WRITTEN EXERCISE =>
Your task is to filter the data below down to the lines holding "scene".

[Items listed in a dataset]
===============

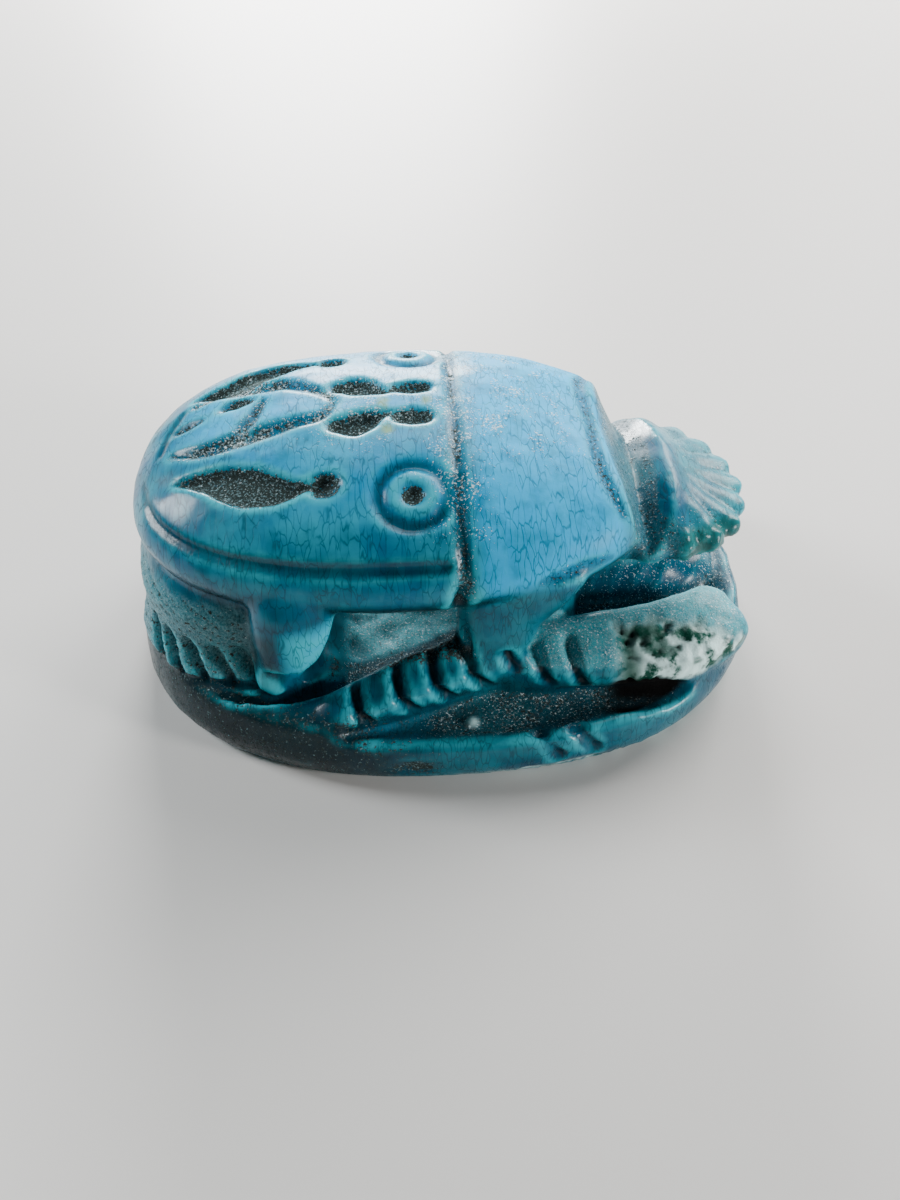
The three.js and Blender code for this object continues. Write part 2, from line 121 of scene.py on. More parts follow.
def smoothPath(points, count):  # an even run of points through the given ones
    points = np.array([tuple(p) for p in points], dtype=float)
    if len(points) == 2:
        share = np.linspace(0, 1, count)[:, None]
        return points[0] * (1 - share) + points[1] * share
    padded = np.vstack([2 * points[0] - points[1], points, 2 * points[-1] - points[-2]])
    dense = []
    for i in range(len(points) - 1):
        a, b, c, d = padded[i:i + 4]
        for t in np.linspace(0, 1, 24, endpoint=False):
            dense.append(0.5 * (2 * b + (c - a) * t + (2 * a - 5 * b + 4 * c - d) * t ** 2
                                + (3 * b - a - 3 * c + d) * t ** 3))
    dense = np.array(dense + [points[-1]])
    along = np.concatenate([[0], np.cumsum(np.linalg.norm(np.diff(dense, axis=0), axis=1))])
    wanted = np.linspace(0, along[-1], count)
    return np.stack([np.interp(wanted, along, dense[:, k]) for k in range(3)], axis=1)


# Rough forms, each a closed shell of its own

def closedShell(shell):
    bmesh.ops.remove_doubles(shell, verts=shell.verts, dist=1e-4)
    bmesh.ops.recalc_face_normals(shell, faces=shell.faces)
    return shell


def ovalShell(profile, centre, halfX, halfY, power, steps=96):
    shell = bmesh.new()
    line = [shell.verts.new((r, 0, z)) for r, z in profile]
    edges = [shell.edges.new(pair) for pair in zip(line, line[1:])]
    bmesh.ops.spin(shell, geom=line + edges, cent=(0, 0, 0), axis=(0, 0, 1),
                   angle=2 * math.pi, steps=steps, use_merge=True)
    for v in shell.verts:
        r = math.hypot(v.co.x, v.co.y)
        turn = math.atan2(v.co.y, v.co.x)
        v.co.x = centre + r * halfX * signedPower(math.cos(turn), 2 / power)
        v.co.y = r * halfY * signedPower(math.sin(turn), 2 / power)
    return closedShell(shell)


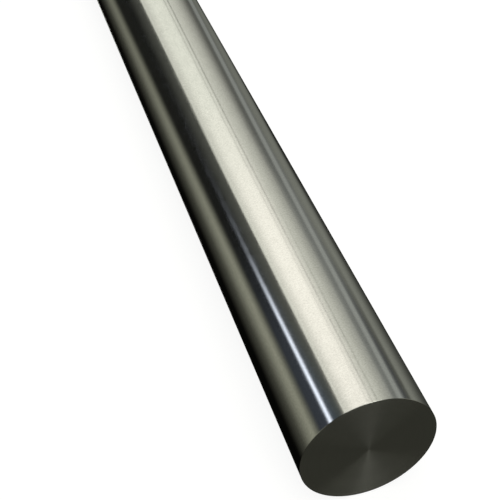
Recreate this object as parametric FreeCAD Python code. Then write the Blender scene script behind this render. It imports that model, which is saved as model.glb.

===============

TASK RESPONSE =>
The three.js and Blender code for this object continues. Write part 2, from line 121 of scene.py on. More parts follow.
Recreate this object as parametric FreeCAD Python code. Then write the Blender scene script behind this render. It imports that model, which is saved as model.glb.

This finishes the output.